Last week was the first ever Green GB Week, heralded by the UK Government as highlighting ‘the opportunities clean growth offers the UK’, and raising understanding of ‘how business and the public can contribute to tackling climate change.’
There are some fine words in the Government’s Clean Growth Strategy, Industrial Strategy, and 25 Year Plan for the Environment. But why does it seem difficult to make growth ‘green’?
It’s worth reflecting on what is commonly understood as ‘growth’. The US economist Simon Kuznets developed the concept of Gross Domestic Product (GDP) in the late 1930s as a single metric which would rise in ‘good’, and fall in ‘bad’ times: it has since become the primary measure of national economic performance. GDP adds together consumption, investment, government purchases and exports, and deducts imports. This is why government’s ongoing desire is to see us sell more overseas, and import less, so that GDP goes up.
However, suppose I live in a country where industrial production – and the associated exports – are linked to high levels of pollution: shouldn’t the resulting impact on people’s heath be registered negatively? In reality a well-functioning health service or health insurance scheme might boom as a result of pollution. Net exports increase because industry’s costs are kept low (no requirement to reduce pollution), and either government purchases (health service) go up, or consumption rises owing to increasing demand for health insurance. Similarly, consuming ever larger numbers of disposable plastic bottles also has a positive impact on GDP: it only leads to a reduction if there is a decline in tourism or fishing as a result of the host of problems plastic pollution causes in the oceans.
If, on the other hand, you stroll out of your office and into a nature-rich green space, studies suggest that your heart rate might fall and your stress levels will decline. If there is less spending on the health service as a result, government expenditure – and GDP – falls. In short, your wellbeing increases, but GDP declines.
It’s clear that GDP isn’t measuring the quality of our lives, or the environment. There is a movement to change this: Bhutan set out to increase ‘gross national happiness’ in 1972; the UN’s Human Development Index was developed in 1990; and here in the West of England, Happy City has sought to shift the focus away from GDP and to the measurement of wellbeing. The graphic below illustrates the point rather well. It shows a plot of global GDP per capita alongside the Genuine Progress Indicator, which seeks to measure welfare. The graphic shows that above a level of GDP per capita of around $7,000, as GDP has risen, GPI has actually declined: we’re growing, but our growth diminishes welfare by this measure.
Source: Kubiszewski et al (2013)
Combined Authorities have been tasked by Government with increasing Gross Value Added (GVA) - the regional equivalent of GDP - and employment. However, this aim offers no guarantee that we, or the environment, will be healthier as a result.

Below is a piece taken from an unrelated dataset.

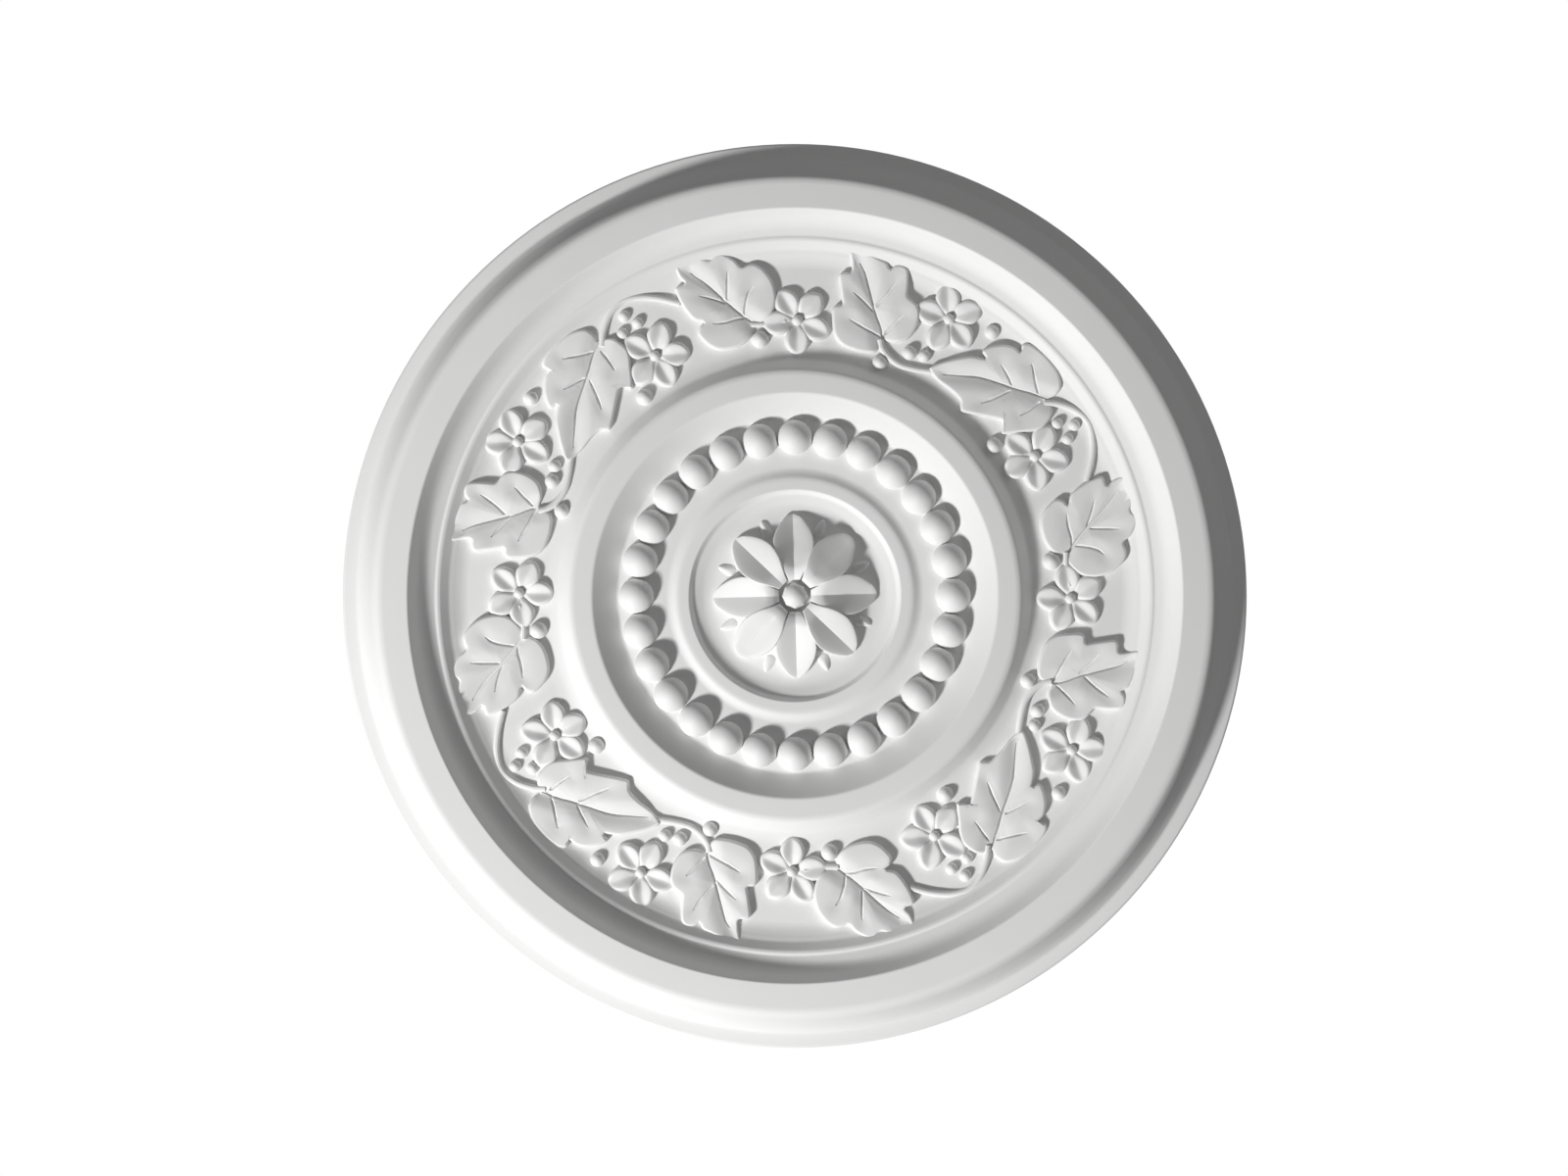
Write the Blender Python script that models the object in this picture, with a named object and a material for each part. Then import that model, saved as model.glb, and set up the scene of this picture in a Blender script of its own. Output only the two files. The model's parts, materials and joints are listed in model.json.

It is interesting to see how other city regions have broached this issue: in Greater Manchester work, for example, is centred on a low-carbon hub, which as well as addressing issues of greenhouse gas emissions through potentially ambitious new targets, also looks to address air quality, natural capital, and waste and resources – and includes free advice for small and medium-sized enterprises (SMEs). This in itself offers no guarantee that ‘growth’ will be green in Manchester: but if we in the West of England are to develop in a way that improves the lives of our citizens, then we cannot rely on the unadjusted measure of GVA. Indeed, if we do that, then growth may well come at the expense of wellbeing.
As someone born and bred in Bristol, it’s incredibly disappointing that this region seems to I am concerned that this region is at danger of simply be pursuing ‘GVA’, the regional equivalent of GDP, as though it is colour-blind. I want to see our region demonstrate leadership and develop in ways that enhance, rather than impair, the lives of residents. In order to do that, we need to consider different measures of economic performance, including adjusting GVA to reflect the impact of economic activity. This should account for the way in which air quality impairs the health of citizens, and the changes in the health of our natural capital stock, which contributes services to us all ‘for free’. We should understand better the flows of materials through the regional economy to inform how they might be better used, and seek to understand – and the address - the distributional consequences of unequal access to green space, or the effects on different ethnic groups of poor air quality, or of noise.
If we, in the West of England – our businesses and our people – are to fashion a future for the region where people are happy, and in good health, and where the environment thrives, then without some major restructuring of incentives in the economy, the metric of GVA will remain a thoroughly misleading indicator.
We need to take actions to address the potentially dire consequences of climate change, the poor quality of the air we breathe, and the silent loss of biodiversity, and improve the mental and physical health of our residents.
Growth for growth’s sake, as it was once said, is the ideology of the cancer cell. And if the Government is sincere in its view that green growth is the great opportunity of the 21st century, then we need to get serious about seizing it by demonstrating what green growth means right here in Bristol and the West of England. It’s very unlikely to be something that we achieve through the blind pursuit of GVA.